start MATERIAL PROVIDED

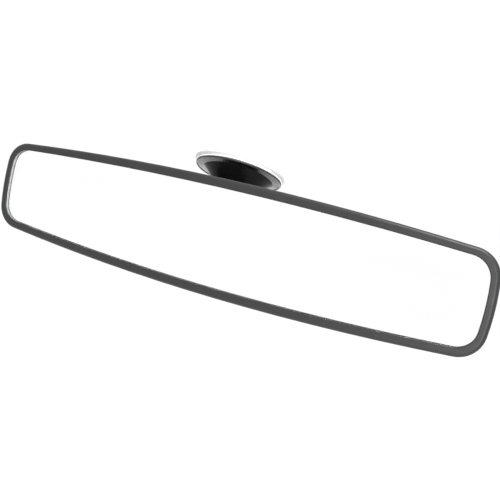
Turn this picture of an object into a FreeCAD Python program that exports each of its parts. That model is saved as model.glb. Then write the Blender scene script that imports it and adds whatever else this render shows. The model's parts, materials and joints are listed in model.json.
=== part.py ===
import FreeCAD, Part
import math
import os
import re
import Sketcher

# Interior rearview mirror on a vacuum suction mount.
#
# The part's frame: origin at the centre of the suction face, X along the mirror, Y away from the
# driver, Z up. Three groups of pieces have local frames of their own:
#   head   X along the mirror, Y backwards, Z up, origin at the centre of the face's outline
#   mount  Z towards the windscreen along the cup's axis, X along the hinge bolt, origin at the
#          centre of the suction face; depths below the windscreen are therefore negative Z
#   arm    origin at the centre of the ball, Z along the stud towards the hinge, X along the bolt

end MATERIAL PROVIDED

* **THE TASK**
Restate the data above word for word, please.

* **FINAL RESULT**
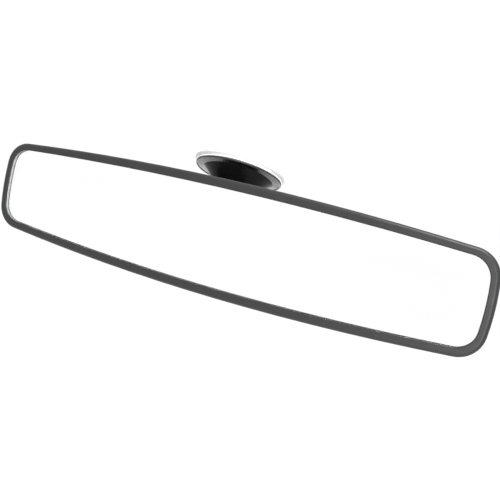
Turn this picture of an object into a FreeCAD Python program that exports each of its parts. That model is saved as model.glb. Then write the Blender scene script that imports it and adds whatever else this render shows. The model's parts, materials and joints are listed in model.json.
=== part.py ===
import FreeCAD, Part
import math
import os
import re
import Sketcher

# Interior rearview mirror on a vacuum suction mount.
#
# The part's frame: origin at the centre of the suction face, X along the mirror, Y away from the
# driver, Z up. Three groups of pieces have local frames of their own:
#   head   X along the mirror, Y backwards, Z up, origin at the centre of the face's outline
#   mount  Z towards the windscreen along the cup's axis, X along the hinge bolt, origin at the
#          centre of the suction face; depths below the windscreen are therefore negative Z
#   arm    origin at the centre of the ball, Z along the stud towards the hinge, X along the bolt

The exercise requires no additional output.